From "one of the lowest phases" of her life following her omission from the 50-over World Cup, to a tension-easing half-century as India began the 20-over version with victory against Pakistan, Jemimah Rodrigues likes how life is going right now, but says she owes her turnaround to some turners on Mumbai's maidans.
Rodrigues' unbroken fourth-wicket stand of 58 with Richa Ghosh handed India a seven-wicket victory after their opponents set them 150 to win.
They got there with just one over to spare and afterwards Rodrigues, who scored a 38-ball 53 not out, said that playing alongside 14-year-old boys in Mumbai after being dropped from last year's squad exposed her to the sort of pressure needed to help pull off India's highest successful run-chase at a Women's T20 World Cup.
"I'd taken a break when I went back to my coach Prashant Shetty and my dad," Rodrigues recalled. "We worked out our plan. In a week I had to play two games, more match time, the rest I would practise and Sunday was my day off. At the same time I was putting myself in challenging situations.
"I was not playing on flat wickets, I was playing on turning wickets. In Mumbai I went to Azad Maidan during that time and I was playing matches against the boys. In the morning, there's so much dew, this huge ground, many pitches, nobody covers the ground - you can put your finger inside the pitch. In those conditions I had to play under-19 boys.
"Second-innings it's a drastic change, it's turning square and good quality bowlers. In the first game of the tournament I scored some 45-odd runs and that gives you a lot of confidence, that is like scoring 80 on a flat track. So putting myself in such situations actually helped me, getting out of my comfort zone. It was the toughest part.
"I played with under-14 boys. Imagine the kind of pressure, me being an India player playing with under-14 boys, if I lose my wicket, 'kya hai ye' [what is she even]. It's like that - those are the thoughts in my head. That was a lot of pressure but I had to fight through those thoughts.
"But I believe all these little things just build up and make you the player you are, and I am grateful for everything that happened. You give me an option to go back and change things. I wouldn't change anything. I like how my life is going."
Rodrigues was left out of the squad for the 50-over tournament in New Zealand after failing to reach double figures in five ODI innings in 2021, making her last appearance in the format in July of that year. In T20Is during that time, her highest score was 49 not out from five games, although she enjoyed a resurgence last year, averaging 38.58 from 20 matches.

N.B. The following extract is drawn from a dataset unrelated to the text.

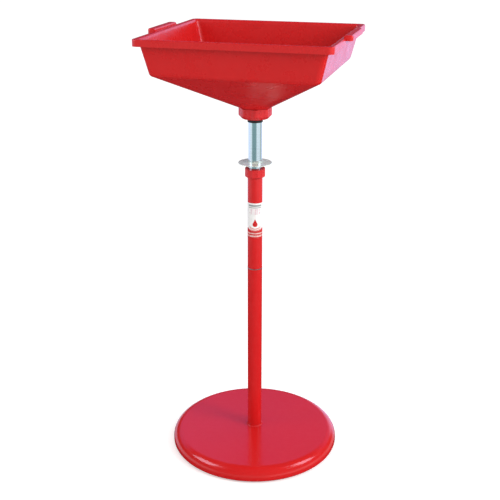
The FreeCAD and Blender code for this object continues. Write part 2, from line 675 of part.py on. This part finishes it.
def walls_and_neck(body):
    """Steep walls down to the fold, the funnel below it, the neck, and the hollow through all three."""
    fold = ("fold_half_x", "fold_half_y", "pan_corner")
    inner_fold = ("fold_half_x - pan_wall", "fold_half_y - pan_wall", "pan_corner - pan_wall")
    loft(body, "PartDesign::AdditiveLoft", "outer_wall",
         section(body, "wall_top", "rim_level - pan_wall / 2", "wall_half_x", "wall_half_y", "wall_corner"),
         section(body, "wall_fold", "fold_level", *fold))
    loft(body, "PartDesign::AdditiveLoft", "outer_funnel",
         section(body, "funnel_top", "fold_level", *fold),
         section(body, "funnel_bottom", "funnel_low", "mouth_outer", "mouth_outer",
                 "mouth_outer - mouth_flat"))
    neck = new_sketch(body, "neck", "XY_Plane", "neck_low")
    draw_circle(neck, "neck_radius")
    pad(body, neck, "seat_ledge - neck_low")
    loft(body, "PartDesign::SubtractiveLoft", "wall_hollow",
         section(body, "hollow_top", "rim_level + " + PAST, "wall_half_x - pan_wall",
                 "wall_half_y - pan_wall", "wall_corner - pan_wall"),
         section(body, "hollow_fold", "fold_inner", *inner_fold))
    loft(body, "PartDesign::SubtractiveLoft", "funnel_hollow",
         section(body, "cone_top", "fold_inner", *inner_fold),
         section(body, "cone_bottom", "seat_ledge", "mouth_inner", "mouth_inner",
                 "mouth_inner - mouth_flat"))
    bore = new_sketch(body, "neck_bore", "XY_Plane", "neck_low")
    draw_circle(bore, "neck_bore")
    pocket(body, bore, "seat_ledge - neck_low + " + PAST)


def round_pan(body):
    """The rounds along the fold, the rim's two edges and the top of each grip."""
    inner_x, inner_y = measure("wall_half_x"), measure("wall_half_y")
    band = measure("rim_inner_round - pan_wall") + NEAR
    beside_grip = measure("handle_half") + NEAR

    def everywhere(place):
        return True

    def inside_wall(place):
        return abs(place.x) < inner_x - NEAR and abs(place.y) < inner_y - NEAR

    def outside_band(place):
        beyond = abs(place.x) > inner_x + band or abs(place.y) > inner_y + band
        return beyond and abs(place.y) > beside_grip

    for name, level, accepts, radius in (
            ("fold_outside", "fold_level", everywhere, "fold_round"),
            ("fold_inside", "fold_inner", everywhere, "fold_round - pan_wall"),
            ("rim_inside", "rim_level", inside_wall, "rim_inner_round"),
            ("grip_top", "handle_top", everywhere, "handle_round"),
            ("rim_outside", "rim_level", outside_band, "rim_round")):
        fillet(body, name, level_edges(body.Shape, level, accepts), radius)


def pan():
    """Moulded pan: a rim with a turned-down lip, two hand grips, steep walls, a funnel and a neck."""
    body = new_body("pan")
    rim_and_grips(body)
    walls_and_neck(body)
    round_pan(body)


def strainer():
    """Loose perforated disc on the ledge at the bottom of the funnel, with a lifting knob."""
    body = revolved("strainer", [
        ("0", "seat_ledge"), ("strainer_radius", "seat_ledge"), ("strainer_radius", "strainer_top"),
        ("knob_stem", "strainer_top"), ("knob_stem", "knob_top - knob_head"),
        ("knob_radius", "knob_top - knob_head"), ("knob_radius", "knob_top"), ("0", "knob_top")])
    for row in range(1, round(measure("strainer_rows")) + 1):
        sketch = new_sketch(body, f"hole_row_{row}", "XY_Plane", "seat_ledge")
        draw_circle(sketch, "strainer_hole", across=f"{row} * strainer_pitch")
        hole = pocket(body, sketch, "strainer_thick")
        polar(body, f"holes_{row}", [hole], f"{row} * row_holes")


base_shell()
base_plate()
drain_fittings()
rubber_feet()
column_socket()
column()
clamp()
lock_nut()
sliding_tube()
union_nut()
pan()
strainer()
doc.recompute()

faulty = [o.Name for o in doc.Objects if "Invalid" in o.State or "Error" in o.State]
if faulty:
    raise RuntimeError(f"these objects failed: {faulty}")
for made in subparts:
    if made.Shape.isNull() or not made.Shape.isValid() or not made.Shape.Solids:
        raise RuntimeError(f"{made.Label} has no valid solid")
os.makedirs("parts", exist_ok=True)
for made in subparts:
    made.Shape.exportStep(f"parts/{made.Label}.step")
    print(f"{made.Label}: {len(made.Shape.Solids)} solid(s), {made.Shape.Volume / 1000:.1f} cm3")
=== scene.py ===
import json
import math

import bmesh
import bpy
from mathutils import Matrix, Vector


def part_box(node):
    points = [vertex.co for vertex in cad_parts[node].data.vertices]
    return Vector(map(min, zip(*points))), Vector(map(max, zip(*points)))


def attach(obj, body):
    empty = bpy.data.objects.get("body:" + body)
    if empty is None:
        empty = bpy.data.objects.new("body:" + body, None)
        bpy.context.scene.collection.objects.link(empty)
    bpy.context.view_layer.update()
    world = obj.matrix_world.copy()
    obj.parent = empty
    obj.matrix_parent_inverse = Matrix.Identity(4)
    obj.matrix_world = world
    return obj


# Looks for an oil drain pan on a telescopic stand. Metres, +Z up, origin on the floor under the column.

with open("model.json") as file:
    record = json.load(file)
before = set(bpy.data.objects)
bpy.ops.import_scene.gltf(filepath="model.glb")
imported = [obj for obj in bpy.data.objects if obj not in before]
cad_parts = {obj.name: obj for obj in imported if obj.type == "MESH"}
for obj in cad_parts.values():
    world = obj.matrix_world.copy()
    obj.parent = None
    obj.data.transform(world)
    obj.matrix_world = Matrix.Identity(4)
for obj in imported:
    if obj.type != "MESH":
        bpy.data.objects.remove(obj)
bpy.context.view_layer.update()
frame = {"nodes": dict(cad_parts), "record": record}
NODES = frame["nodes"]

# The camera, fitted to the outlines of the column, base and pan.
CAMERA_AZIMUTH = math.radians(15.7)     # how far round it stands from straight ahead of the long side
CAMERA_PITCH = math.radians(20.6)
CAMERA_REACH = 2.902
CAMERA_HEIGHT = 1.826
CAMERA_ASIDE = -0.0168
LENS = 65.5             # millimetres
SENSOR = 36             # millimetres
LIGHT_TARGET = 0.5      # the height on the column's axis that every lamp is turned to

# Weld beads.
WELD_STEP = 0.0028      # from one ripple to the next
WELD_FACETS = 4         # rings in each ripple
WELD_POINTS = 5         # points round the bead's face
WELD_RIPPLE = 0.16
WELD_WANDER = 0.07
WELD_WANDERS = (5, 3)   # slow swells round the whole bead
WELD_HOLLOW = 0.10      # how far the bead's face dips inside a round
WELD_ROOT = 0.35        # how far the bead runs on into the corner behind it
HEM_WIDTH = 0.014       # how far the base shell's hem turns in under the floor plate

# The floor, as the camera and as other rays see it.
FLOOR_HALF = 30
FLOOR_SEEN = ((0.90, 0.90, 0.90, 1), (0.92, 0.92, 0.92, 1))
FLOOR_BOUNCE = (0.80, 0.80, 0.80, 1)
FLOOR_GLOW = 0.40       # what makes the floor look like white paper to the camera

# What gloss mirrors near the horizon, by degrees round from the camera, the right-hand side positive.
PANEL_RING = (
    (-180, (0.80, 0.88, 1.30, 1)), (-62, (0.86, 0.97, 1.02, 1)), (-46, (0.24, 0.38, 0.39, 1)),
    (14, (0.24, 0.38, 0.39, 1)), (30, (0.84, 0.95, 1.00, 1)), (78, (0.84, 0.95, 1.00, 1)),
    (98, (0.50, 0.58, 0.60, 1)), (135, (0.50, 0.58, 0.60, 1)), (152, (0.80, 0.88, 1.30, 1)),
    (180, (0.80, 0.88, 1.30, 1)),
)
TALL_PANEL = (136, 148, 164, 172)       # degrees round where the tall panel begins, is full, and ends
TALL_COLOUR = (1.00, 1.20, 1.95, 1)
SKY_COLOUR = (0.24, 0.33, 0.92, 1)      # a band of pale blue behind, about 30 degrees up
DARK = (0.03, 0.03, 0.04, 1)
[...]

But it took a lot of hard work and plenty of support from family, friends, team-mates and Shetty to help her navigate the toughest times.
"Honestly, many times I had nothing to tell myself," Rodrigues said. "There were so many times I'd given up, I didn't have the strength to carry [on].
"I changed the way I practise. I changed the way I plan my innings. I understood my game better. I understood the value of good relationships at that time and at the same time it felt like that was that was one of the lowest phases of my life but it turned out to be the reason why I could come here today.
"It was exactly this time last year when I was home and I wasn't in a good headspace because I was dropped from the 50-over World Cup. That was the toughest time for me. If it was not for my family and my parents and my brothers and there's so many people I couldn't name them because we'll sit here until 12 o'clock at night. There were so many people who helped me throughout this time."
Rodrigues struck three fours in what turned out to be the final over to seal victory at Newlands on Sunday, in a match played before a good-natured crowd whose enthusiastic cheering belied its modest size - recorded during India's innings at 3,578.
"When I came out today, I don't have to prove to anyone anything," she said. "A lot of time it happens that you're making a comeback in the World Cup and you want to prove a lot or this or that. I've done that in the past and it won't work for me. So I was like 'I don't have to prove to anyone anything', I've done well and that's why I'm here, I've performed and that's why I'm back in the team. So I was very confident with that and when I was batting out there I just thought of how I could help India to win."
Missing injured opener Smriti Mandhana, India slipped to 65 for 2 then lost captain Harmanpreet Kaur for just 16. But Ghosh, who was part of India's Under-19 team which delivered the country's first World Cup in Women's cricket, struck a composed 31 not out off 20 balls to help Rodrigues deliver the win.
India are intent on translating the success of their teenagers into a senior title having finished runners-up to Australia in the T20 final three years ago and, more recently, at the Commonwealth Games where they lost by just nine runs. In the latter, Rodrigues shared a 96-run stand with Harmanpreet to put India within reach of the gold medal and she indicated there was a sense of unfinished business about this side.
"It's never a closed chapter," she said. "The Commonwealth was still very fresh… we had a good partnership but I lost my wicket at a very wrong time. That still haunts me. I believe it still haunts our team because for our bowling attack to restrict that team to 165 (161 for 8) on that day against a full-blooded Australian side, I think credit goes to them.
"It's all learning. If not now, but it's surely and definitely going to happen in the future and we are prepared for that. Maybe that's what's going to prepare our team for something bigger and greater that's in store for us in the future."